Records with modeling code
* begin *
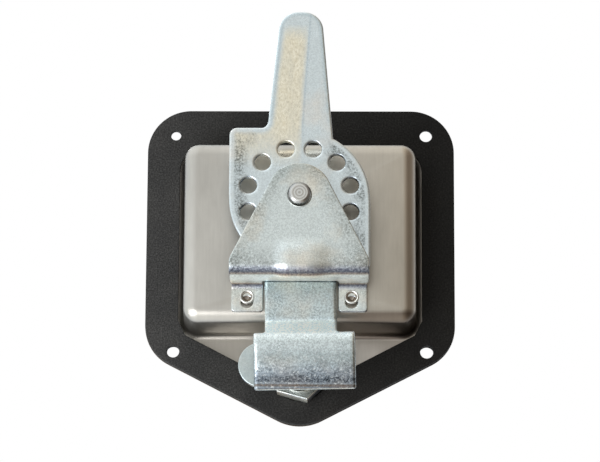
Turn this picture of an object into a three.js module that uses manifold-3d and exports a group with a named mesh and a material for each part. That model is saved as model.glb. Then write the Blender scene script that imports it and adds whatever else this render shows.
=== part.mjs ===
// Folding T-handle slam latch, seen and drawn from its inside: a dished pan with a gasket, a spindle
// that carries a toggle plate with a long finger, a sprung bolt under a bracket, and a cam lock.
//
// Working axes inside the outer group: x to the right and y up as seen from the rear of the door,
// and h, the height above the rear face of the pan's flange. The origin is on the spindle's axis.
// The outer group turns h to the latch's -Y, so that +Z is up and the handle faces +Y.

import * as THREE from 'three';
import { mergeVertices } from 'three/addons/utils/BufferGeometryUtils.js';
import Module from 'manifold-3d';

const wasm = await Module();
wasm.setup();

// ---------------------------------------------------------------- driving dimensions, millimetres
const GAP = 0.3; // between pieces that touch
const RUNNING = 0.15; // between a shaft and what turns on it
const PAST = 2; // how far a cutter reaches past the face it cuts

const PAN = {
  sheet: 1.5, halfWidth: 60.3, top: 44.4, shoulder: -52.45, apex: -83.8, corner: 17, apexRadius: 18.6,
  holeX: 49.2, holeTop: 34.3, holeBottom: -53, holeRadius: 2.9,
};
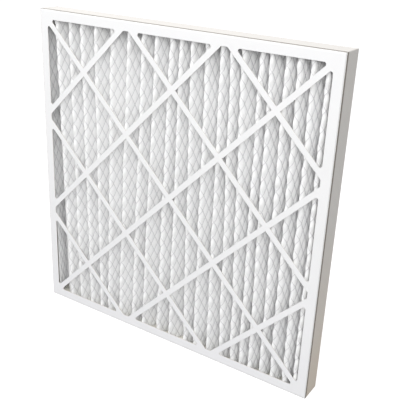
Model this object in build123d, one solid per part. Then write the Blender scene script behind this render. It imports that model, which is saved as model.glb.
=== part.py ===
"""Pleated panel air filter: a folded media pack held in two nested die-cut board trays.

X is the width, Z the height and Y the depth, and the front face looks towards -Y.
The origin is at the middle of the bottom edge, on which the filter stands.
All sizes are in millimetres.
"""
from build123d import *
from itertools import accumulate
from math import asin, degrees, hypot, sqrt
import os

# Outside of the frame
width = 594.0
height = 594.0
depth = 45.0

# Board of the two trays, and how the front tray nests in the rear one
board = 0.8
fold_inside_radius = 0.4
nest_gap = 0.2
front_edge_step = 0.8
wall_end_gap = 0.5
corner_slit = 0.3

# Die-cut lattice of both faces
border = 17.5
strap_width = 10.0
diamond_diagonal = 194.8
border_corner_radius = 3.5
touching = 0.01
smallest_opening = 12.0

# Pleated media. Each crest's distance from the one before is as uneven as in a
# pack spread by hand, and all are stretched together to fill the frame.
media_thickness = 1.8
tightest_bend_radius = 0.8
pack_gap = 1.8
end_flap_gap = 6.0
first_crest_offset = 42.0
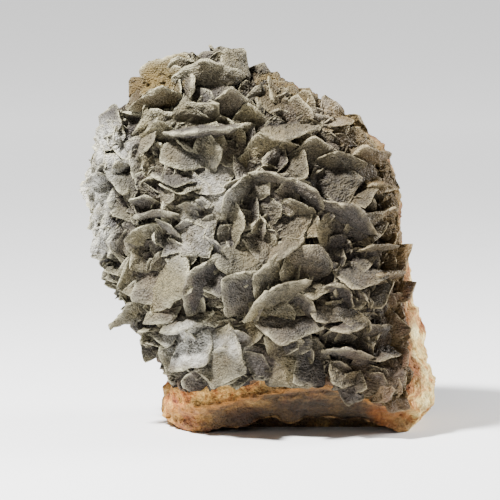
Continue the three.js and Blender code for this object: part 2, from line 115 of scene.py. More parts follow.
* end *
__AIM__: Nothing but the lines from the one with "Model this object" through the one with "die-cut board trays." should be retyped; include both and keep them exact.

__EXERCISE SOLUTION__:
Model this object in build123d, one solid per part. Then write the Blender scene script behind this render. It imports that model, which is saved as model.glb.
=== part.py ===
"""Pleated panel air filter: a folded media pack held in two nested die-cut board trays.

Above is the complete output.